Monday, November 3, 2008

Appropriate Smallness

My small group is reading The Life You've always Wanted. It is by John Ortberg and it is worth reading. Today I was reading the chapter entitled "Appropriate Smallness." It starts out talking about 3 men in Ypsalanti, Michigan that were in a psychiatric hospital and all of them suffered from the Messiah complex. They each, even when confronted with each other, believed that they were the messiah. I had to chuckle at reading it. It's a classic story of delusions of grandeur that gets told to psychology students everywhere. I actually ran into someone with this belief while working in mental health. I was there simply to assess safety. Since he wasn't a danger to himself or others, there was no choice but to let him go on his way. I knew that confronting a delusion of this proportion would only agitate him. But I was sad to see that he took this as a sign that it was appropriate to ask me to be one of his followers and write scripture.

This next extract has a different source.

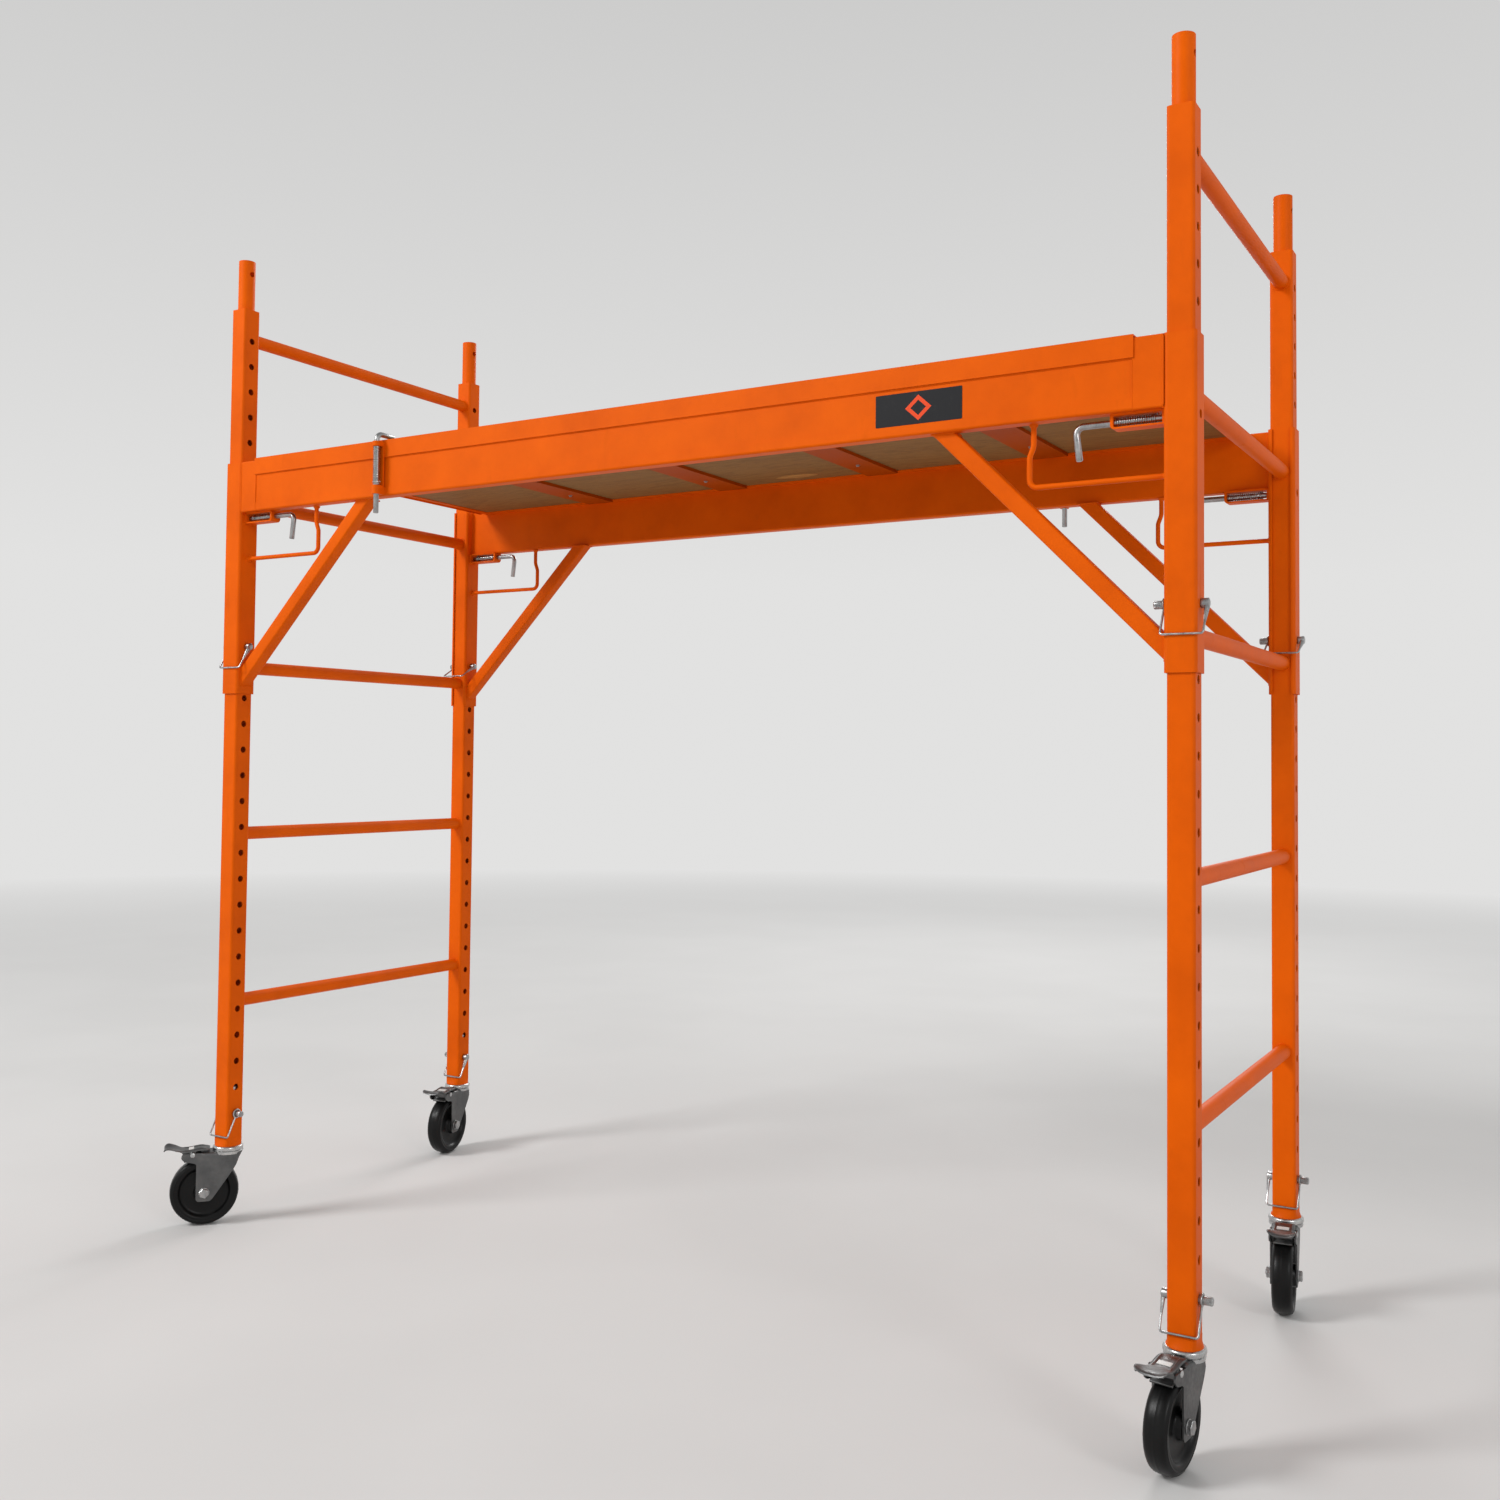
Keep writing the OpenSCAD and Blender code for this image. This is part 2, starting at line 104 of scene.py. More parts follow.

What is the chapter about? Pride. It points to the original sin of eating the forbidden fruit as pride because they ate it so they might become like God.

The chapter goes on to discuss one of my favorite chapters in scripture -- Philippians 2. Here it points out that we often get our theology confused. We read "Who, being in very nature god, did not consider equality with God something to be grasped, but made himself nothing, taking the very nature of a servant, . . . ." and see it as God shedding who he was and putting on a different costume.

From our perspective this makes sense. But, Ortberg argues that we've got it backwards. He writes, "Jesus became a servant inspite of the fact that he was God." Being God was the cause of his making himself nothing and taking on the nature of a servant.

"When Jesus came in the form of a servant, he was not disguising who God is. He was revealing who God is."

What a wondrous thought is that? Being a servant is part of the essence of being God.

On the eve of a Presidential election, it makes me wonder which of the canidates would be presdient so that he could serve? Which one would be president so that he could wash the bruised and calloused feet of the homeless man on the street? Which one would make decisions always with the interest of the least of these in the forefront of his mind?

I don't know. Honestly, I don't think many who have the gumption to run for president have the approproate smallness servanthood requires.

Of course, the question that also needs to be asked is if I have the appropriate smallness in my day to day life?


1 comment:

WildSunflower said...

Oh WOW Amy! I AM glad I stopped by today. Thanks for this awesome blog! Am praying for all my American friends today!
(((HUGS))) Keep writing, you're REALLY good at it!